HN moderators edit submission titles so that they match the submitted articles. Except in the cases where they arbitrarily change it to their liking. Like turning "laid off" into "let go."


We don't change titles arbitrarily and we certainly don't euphemize.

Turning "laid off" into "let go" sounds like nothing we'd do, and there's nothing like it in the logs, so I don't believe we did this.


https://news.ycombinator.com/item?id=8973023

Did the user edit it? I remember commenting at the time bacause I had two tabs open to the same discussion opened some time apart from each other and the title was different on them.


I don't have a record of the original title but the submitter definitely edited the post, and the only change we made to it was turning off the automatic penalty for posts without URLs.

If you noticed all the times we've changed "f* * *" to "fuck" in titles, I doubt you'd have suspected us of bowdlerizing that one. :)


IMO the newer title enforcement policies are worse than the old ones. The old ones might have been unreasonably rigid, but at least they were consistent. Right now the policy is "Keep the original title... unless we feel like it." The definition of "linkbait" here is so vague that it destroys any possibility for creative expression (remember the days when writing a good headline was an art?) and reinforces the notion that HN has no sense of humor.

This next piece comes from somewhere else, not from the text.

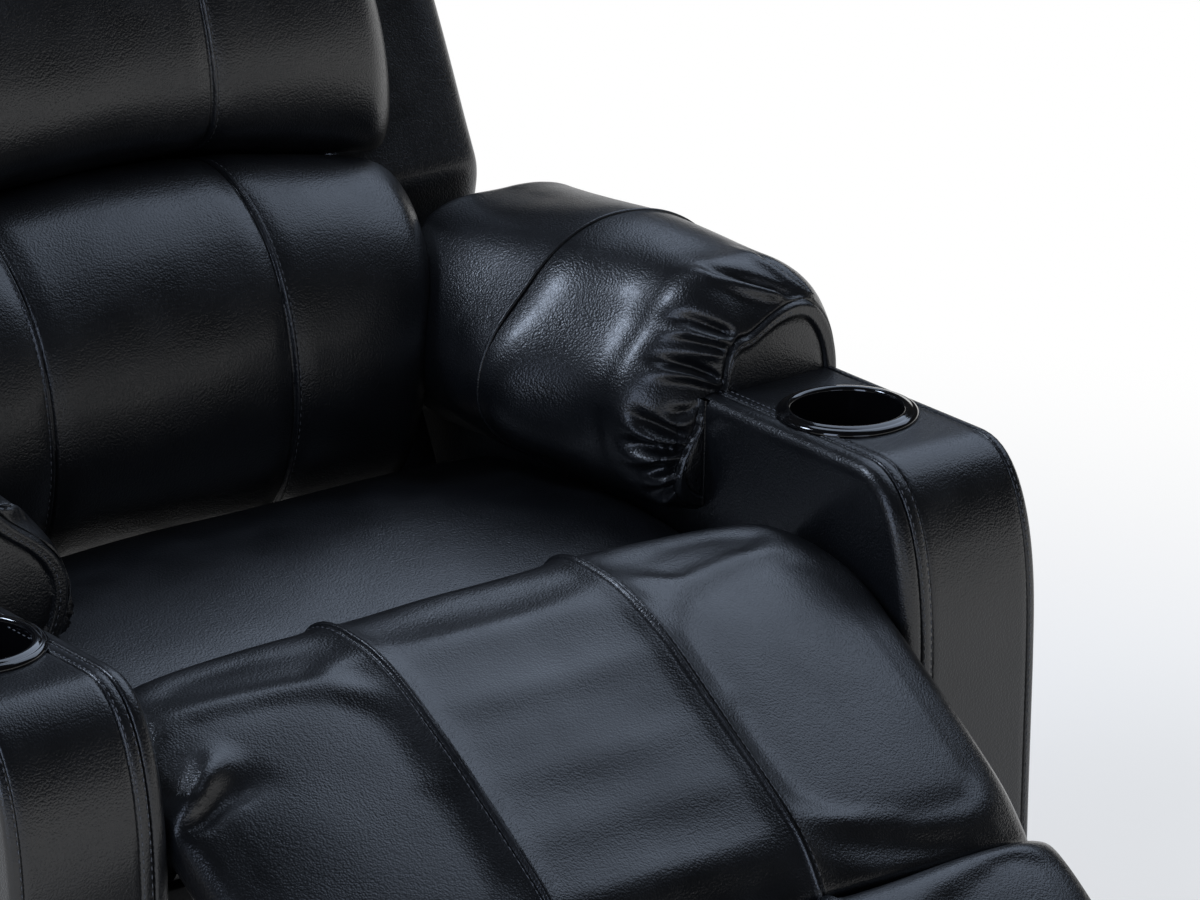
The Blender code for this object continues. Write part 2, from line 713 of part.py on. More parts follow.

That's without getting into the separate tendency that original user-submitted titles (whether or not it matches the article title) often capture the essence of what's actually interesting to the audience here. Subsequent edits then lose that association -- making it less likely that I (or other people) will click through. Linkbait, you say? That's the whole point, I say.

In this case: Sure, the article's original title was hyperbolic. But so what? It's hyperbolic to good effect, and gives a feel for the tone of the rest of the article.

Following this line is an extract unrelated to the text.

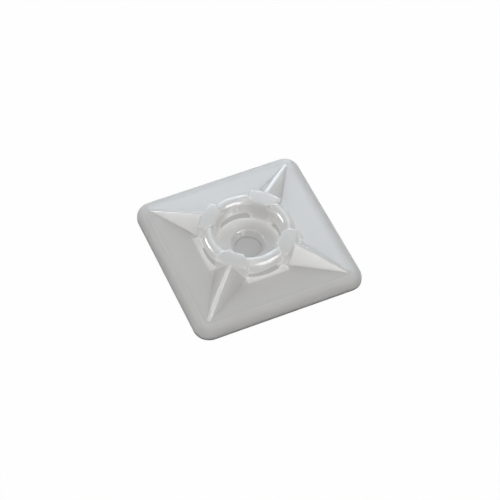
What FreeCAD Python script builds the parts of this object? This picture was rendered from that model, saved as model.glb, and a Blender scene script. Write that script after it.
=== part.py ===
import FreeCAD, Part
import math
import os

# Four-way cable tie mount, moulded in one piece. Millimetres, +Z up.
# The origin is the centre of the flat underside, and the tie slots run along X and Y.

# Base plate
BASE_SIDE = 28.0
CORNER_RADIUS = 2.5
RIM_HEIGHT = 1.9
SHOULDER_RADIUS = 1.5
FACE_RISE = 0.5
FLOOR_THICKNESS = 1.2

# Crown: four posts on the diagonals, joined by four bridges
HEIGHT = 5.2
POST_REACH = 7.85
POST_WIDTH = 5.2
WELL_RADIUS = 5.2
POST_ROUND = 0.4
BRIDGE_HEIGHT = 5.1
BRIDGE_OUTER_RADIUS = 7.3
BRIDGE_TOP_RISE = 0.65
BRIDGE_UNDER_ROUND = 0.3

# Tie slots under the bridges: they climb from the well's floor to a lip just below the face
SLOT_WIDTH = 5.4
SLOT_HEIGHT = 1.2
LIP_DEPTH = 0.2
LIP_LENGTH = 0.8

# Hip ribs from the posts to the corners of the base
CREST_WIDTH = 0.5
RIB_END_INSET = 1.6

# Screw hole
SCREW_HOLE_DIAMETER = 4.2
COUNTERSINK_DIAMETER = 5.6

# How far a cutting shape runs past what it cuts
OVERCUT = 1.0

QUARTER_TURNS = (0, 90, 180, 270)
DIAGONAL = 45
Y = FreeCAD.Vector(0, 1, 0)
Z = FreeCAD.Vector(0, 0, 1)
ORIGIN = FreeCAD.Vector(0, 0, 0)

half_side = BASE_SIDE / 2
half_slot = SLOT_WIDTH / 2
half_crest = CREST_WIDTH / 2
half_post = POST_WIDTH / 2
face_top = RIM_HEIGHT + FACE_RISE
face_slope = FACE_RISE / (half_side - POST_REACH)
corner_axis = half_side - CORNER_RADIUS
lip_height = face_top - LIP_DEPTH
hole_radius = SCREW_HOLE_DIAMETER / 2
countersink_radius = COUNTERSINK_DIAMETER / 2
countersink_depth = countersink_radius - hole_radius

# Along a diagonal: the outer corners of a post, and the end of a rib
post_corner_reach = math.sqrt(POST_REACH ** 2 - half_post ** 2)
base_corner_reach = corner_axis * math.sqrt(2) + CORNER_RADIUS
rib_end = base_corner_reach - RIB_END_INSET

# Between two posts: straight walls up to the throat, which then flare out to the mouth
throat_x = half_slot + half_post * math.sqrt(2)
mouth_x = (post_corner_reach + half_post) / math.sqrt(2)
half_mouth = (post_corner_reach - half_post) / math.sqrt(2)


def vector(x, y, z):
    return FreeCAD.Vector(x, y, z)


def turned(shape, degrees):
    copy = shape.copy()
    copy.rotate(ORIGIN, Z, degrees)
    return copy


def around(shape):
    """Four copies of a shape, a quarter turn apart."""
    return [turned(shape, angle) for angle in QUARTER_TURNS]


def cylinder(radius, z_low, z_high):
    return Part.makeCylinder(radius, z_high - z_low, vector(0, 0, z_low))


def polygon(points):
    return Part.makePolygon(points + [points[0]])


def rounded_outline(points, radii):
    """Closed wire through these points; a radius of 0 leaves a corner sharp."""
    edges = []
    starts = []
    for i, (corner, radius) in enumerate(zip(points, radii)):
        to_last = (points[i - 1] - corner).normalize()
        to_next = (points[(i + 1) % len(points)] - corner).normalize()
        half_angle = to_last.getAngle(to_next) / 2
        run = radius / math.tan(half_angle)
        starts.append((corner + to_last * run, corner + to_next * run))
        if radius > 0:
            middle = (to_last + to_next).normalize() * (radius / math.sin(half_angle) - radius)
            edges.append(Part.Arc(starts[i][0], corner + middle, starts[i][1]).toShape())
    for (_, leaving), (arriving, _) in zip(starts, starts[1:] + starts[:1]):
        edges.append(Part.LineSegment(leaving, arriving).toShape())
    return Part.Wire(Part.__sortEdges__(edges))


def rim_profile(inner_x):
    """Half section of the plate in XZ, from inner_x out to the rim: wall, round shoulder and face."""
    corners = [
        vector(inner_x, 0, 0),
        vector(half_side, 0, 0),
        vector(half_side, 0, RIM_HEIGHT),
        vector(inner_x, 0, RIM_HEIGHT + (half_side - inner_x) * face_slope),
    ]
    return Part.Face(rounded_outline(corners, (0, 0, SHOULDER_RADIUS, 0)))


def base_plate():
    """Square plate with a rounded rim, and four faces that rise gently to the crown."""
    half = rim_profile(0).extrude(Y * BASE_SIDE)
    half.translate(Y * -half_side)
    ridge = half.fuse(turned(half, 180))
    plate = ridge.common(turned(ridge, 90))
    plate = plate.common(Part.makeBox(BASE_SIDE, BASE_SIDE, face_top, vector(-half_side, -half_side, 0)))
    square = Part.makeBox(CORNER_RADIUS, CORNER_RADIUS, face_top, vector(corner_axis, corner_axis, 0))
    round_corner = rim_profile(corner_axis)
    round_corner = round_corner.revolve(vector(corner_axis, 0, 0), Z, 90)
    round_corner.translate(Y * corner_axis)
    for place in around(square):
        plate = plate.cut(place)
    for corner in around(round_corner):
        plate = plate.fuse(corner)
    return plate


def post():
    """Post on the +X+Y diagonal, with its outer end on the crown's circle and round upper edges."""
    bar = Part.makeBox(POST_REACH, POST_WIDTH, HEIGHT, vector(0, -half_post, 0))
    bar = bar.common(cylinder(POST_REACH, 0, HEIGHT))
    upper = [e for e in bar.Edges if e.BoundBox.ZMin > face_top and e.BoundBox.XMax > WELL_RADIUS]
    return turned(bar.makeFillet(POST_ROUND, upper), DIAGONAL)


def solid_between(section, other):
    """Solid with flat sides between two sections of as many corners."""
    faces = [Part.Face(polygon(section)), Part.Face(polygon(other))]
    for i in range(len(section)):
        j = (i + 1) % len(section)
        faces.append(Part.Face(polygon([section[i], section[j], other[j], other[i]])))
    return Part.makeSolid(Part.makeShell(faces))


def rib():
    """Hip rib that falls from a post's top to a corner of the base, as wide at its start as the post."""
    fall = (HEIGHT - RIM_HEIGHT) / (rib_end - POST_REACH)
    start_height = HEIGHT + fall * (POST_REACH - post_corner_reach)
    side_slope = (half_post - half_crest) / (start_height - face_top)

    def section(reach, crest_height):
        half_foot = half_crest + (crest_height - FLOOR_THICKNESS) * side_slope
        return [
            vector(reach, -half_foot, FLOOR_THICKNESS),
            vector(reach, half_foot, FLOOR_THICKNESS),
            vector(reach, half_crest, crest_height),
            vector(reach, -half_crest, crest_height),
        ]

    wedge = solid_between(section(post_corner_reach, start_height), section(rib_end, RIM_HEIGHT))
    return turned(wedge.common(cylinder(base_corner_reach, 0, HEIGHT)), DIAGONAL)


def space_between_posts(z_low, z_high):
    """Space between the two posts beside +X, from the axis out to the end of the slot's lip."""
    side = [
        (0, half_slot),
        (throat_x, half_slot),
        (mouth_x, half_mouth),
        (BRIDGE_OUTER_RADIUS + LIP_LENGTH, half_mouth),
    ]
    outline = side + [(x, -y) for x, y in reversed(side)]
    plan = Part.Face(polygon([vector(x, y, z_low) for x, y in outline]))
    return plan.extrude(Z * (z_high - z_low))


def window():
    """Opening from the underside up through the crown, between the posts beside +X."""
    ring = cylinder(BRIDGE_OUTER_RADIUS, -OVERCUT, HEIGHT + OVERCUT)
    ring = ring.cut(cylinder(WELL_RADIUS, -OVERCUT, HEIGHT + OVERCUT))
    return ring.common(space_between_posts(-OVERCUT, HEIGHT + OVERCUT))


def lip():
    """Shallow lead-in that falls from the face to the slot's lip beside +X."""
    side = Part.Face(polygon([
        vector(0, -half_side, lip_height),
        vector(BRIDGE_OUTER_RADIUS, -half_side, lip_height),
        vector(BRIDGE_OUTER_RADIUS + LIP_LENGTH, -half_side, face_top),
        vector(0, -half_side, face_top),
    ]))
    block = side.extrude(Y * BASE_SIDE).common(space_between_posts(0, face_top))
    return block.cut(cylinder(WELL_RADIUS, 0, HEIGHT))


def bridge_ring():
    """Ring of the bridges' section: round top, sloping underside. The posts swallow it between the slots."""
    crest = vector((WELL_RADIUS + BRIDGE_OUTER_RADIUS) / 2, 0, BRIDGE_HEIGHT)
    shoulder = BRIDGE_HEIGHT - BRIDGE_TOP_RISE
    inner_shoulder = vector(WELL_RADIUS, 0, shoulder)
    outer_shoulder = vector(BRIDGE_OUTER_RADIUS, 0, shoulder)
    body = Part.Face(rounded_outline([
        inner_shoulder,
        vector(WELL_RADIUS, 0, FLOOR_THICKNESS + SLOT_HEIGHT),
        vector(BRIDGE_OUTER_RADIUS, 0, lip_height + SLOT_HEIGHT),
        outer_shoulder,
    ], (0, 0, BRIDGE_UNDER_ROUND, 0)))
    top = Part.Arc(outer_shoulder, crest, inner_shoulder).toShape()
    chord = Part.LineSegment(inner_shoulder, outer_shoulder).toShape()
    section = body.fuse(Part.Face(Part.Wire([top, chord]))).removeSplitter()
    return turned(section.Faces[0].revolve(ORIGIN, Z, 360), DIAGONAL)


def screw_hole():
    """Through hole with a countersink that opens into the well."""
    profile = Part.Face(polygon([
        vector(0, 0, -OVERCUT),
        vector(hole_radius, 0, -OVERCUT),
        vector(hole_radius, 0, FLOOR_THICKNESS - countersink_depth),
        vector(countersink_radius, 0, FLOOR_THICKNESS),
        vector(countersink_radius, 0, HEIGHT),
        vector(0, 0, HEIGHT),
    ]))
    return profile.revolve(ORIGIN, Z, 360)


def mount_body():
    body = base_plate()
    for piece in around(post()) + around(rib()):
        body = body.fuse(piece)
    body = body.cut(cylinder(WELL_RADIUS, FLOOR_THICKNESS, HEIGHT + OVERCUT))
    for opening in around(window()) + around(lip()):
        body = body.cut(opening)
    body = body.fuse(bridge_ring())
    body = body.cut(screw_hole())
    return body.removeSplitter()


os.makedirs("parts", exist_ok=True)
mount = mount_body()
mount.exportStep("parts/mount_body.step")
print("mount_body", "valid", mount.isValid(), "solids", len(mount.Solids), "faces", len(mount.Faces))
print("volume", round(mount.Volume, 1))
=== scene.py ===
import math

import bpy
from mathutils import Matrix, Vector

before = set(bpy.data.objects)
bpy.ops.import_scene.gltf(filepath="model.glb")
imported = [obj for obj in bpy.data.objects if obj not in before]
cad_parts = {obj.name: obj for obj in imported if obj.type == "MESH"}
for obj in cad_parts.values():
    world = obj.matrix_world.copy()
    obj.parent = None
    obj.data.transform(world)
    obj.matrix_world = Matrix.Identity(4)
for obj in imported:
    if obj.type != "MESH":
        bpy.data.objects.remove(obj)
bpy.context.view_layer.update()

MM = 0.001
NODE = "mount_body"

# Camera: where it looks, from which side, and how it is turned about its own axis
CAMERA_TARGET = Vector((0, 0, 2)) * MM
CAMERA_AZIMUTH = -24.21
CAMERA_ELEVATION = 52.06
CAMERA_ROLL = 0.67
CAMERA_DISTANCE = 287 * MM
CAMERA_LENS = 132.0
# How far the target stands right of the middle of the frame and above it
TARGET_OFFSET = Vector((-0.30, 1.49)) * MM

# The base in plan: a square of this half side, with a rim of this width around it
INNER_HALF = 11.5 * MM
RIM_WIDTH = 2.5 * MM

# Natural nylon, with painted shade darkening its colour along the rim, and less shiny there
NYLON_COLOR = (0.67, 0.665, 0.655)
NYLON_IOR = 1.53
# Share of the nylon's colour left at the rim: painted shade
RIM_PAINTED_SHADE = 0.78
CROWN_ROUGHNESS = 0.15
RIM_ROUGHNESS = 0.6
CROWN_SHINE = 1.0
RIM_SHINE = 0.15
SCATTER_REACH = 5 * MM
EDGE_RADIUS = 0.3 * MM
# Painted glow: emission in the nylon's own hollows, standing in for light that the nylon lets
# through into them
PAINTED_HOLLOW_GLOW = 0.5
HOLLOW_REACH = 5 * MM
HOLLOW_OPENNESS = (0.15, 0.75)
# Rays of the nodes that look around a point
NODE_SAMPLES = 8

# Lights: azimuth and tilt from overhead in degrees; distance, width and height in mm; watts; colour
COOL = (0.88, 1.0, 1.1)
WARM = (1.04, 1.0, 0.96)
NEUTRAL = (1.0, 1.0, 1.0)
LIGHTS = {
    "front": (292, 40, 260, 180, 40, 0.1, WARM),
    "side": (150, 60, 260, 150, 40, 0.04, NEUTRAL),
    "low": (190, 74, 260, 100, 50, 0.03, NEUTRAL),
    "low_front": (244, 67, 260, 110, 40, 0.035, NEUTRAL),
    "back": (58, 50, 320, 220, 130, 0.145, COOL),
    "back_low": (66, 76, 320, 200, 120, 0.22, COOL),
    "top": (180, 8, 320, 200, 200, 0.125, NEUTRAL),
}
# Lights that show only as highlights along the bridges
GLINTS = {
    "near_glint": (298, 40, 260, 170, 100, 0.25, NEUTRAL),
    "right_glint": (143, 59, 260, 110, 80, 0.21, NEUTRAL),
    "far_glint": (285, 64, 260, 150, 50, 0.1, NEUTRAL),
}
WORLD_LEVEL = 0.35

# Floor: white all round; under the mount it is darker with painted shade, and a painted glow stands
# in for light that comes back up
FLOOR_SIDE = 3000 * MM
FLOOR_TONE = 0.9
FLOOR_GLOW = 0.97
UNDER_PAINTED_SHADE = 0.3
UNDER_PAINTED_GLOW = 0.23
# How far into the rim the painted shade and glow under the mount reach before they fade out
UNDER_EDGE = 1.2 * MM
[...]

HN's title policy hasn't changed since 2012. People sometimes mistakenly think we say to use the original title no matter what, but that's never been the case.

If we allowed linkbait in titles, the threads would mostly be about linkbait in titles. This effect is strong, reliable, and immediate. Therefore we don't allow linkbait in titles.

As for "unless we feel like it," nothing could be less true. The way we edit titles isn't algorithmic but it's at least semi-objective, and you'd be surprised at how meticulous we are. It's easy to defend in nearly any specific case (we make mistakes, of course, but that's not a policy), which is why when people complain about it, they tend to either kvetch vaguely or use inaccurate examples.


The written guidelines might not have changed, but the enforcement policies certainly have. So instead of complaining about linkbait in titles, people complain about changing the title. Always going to be something to complain about...

Anyway, I understand it's a hard thing to balance systematically. Titles aside, HN is still a much improved place under the "new regime". Thanks for your ongoing efforts with transparency and communication here.


> the enforcement policies certainly have

I have to think you're falling prey to sample bias here. I'm the one setting the enforcement policies and can assure you they haven't changed. I also don't see as many complaints about title changes as I used to; that may be because we started posting comments about particular edits, so it's easier for people to know what's going on.

The current thread is an exception, but it's ok if this stuff comes up occasionally and has a hearing.


For the record, I wasn't arguing about it; I just didn't understand the reason. I do now!


I wouldn't be interested in readinh an article called "I how I almost saved the Internet" as it sounds like the kinda stuff Wired or those tech blog/news sites publish.

This new title, however, is far more interesting and the article was fantastic.


> I wouldn't be interested in readinh an article called "I how I almost saved the Internet"

The old title was "how I nearly almost saved the Internet starring afl-fuzz and dnsmasq"

That title gives enough detail to be interesting while still being a bit cheeky -- and the article itself is a bit cheeky. That cheekiness makes the article all the more fantastic, IMO.

The current title of "Finding a vulnerability in dnsmasq using afl-fuzz," while a factually accurate description, reads like a dry research paper.

Anyway, there are situations where changing the title is appropriate. I just don't think this was one of them.


Ok, you've made a strong enough case that we'll set the title back. It isn't that linkbaity, because "nearly almost" is clearly self-deprecating, and it won't hurt the front page to let the author's cheerfulness through.


For what it's worth, my response would be that, if you want to decide whether or not to read posts based on their titles, then you want to see the original titles, linkbait-y or not; seeing a toned-down version will just 'trick' you into reading something you wouldn't have otherwise. On the other hand, since you are glad that you read it, maybe that's an argument against deciding whether or not to read based solely on the title.


If only there was a way to submit both the original title and some kind of summary...


Then the moderators would just edit the title and summary as they see fit.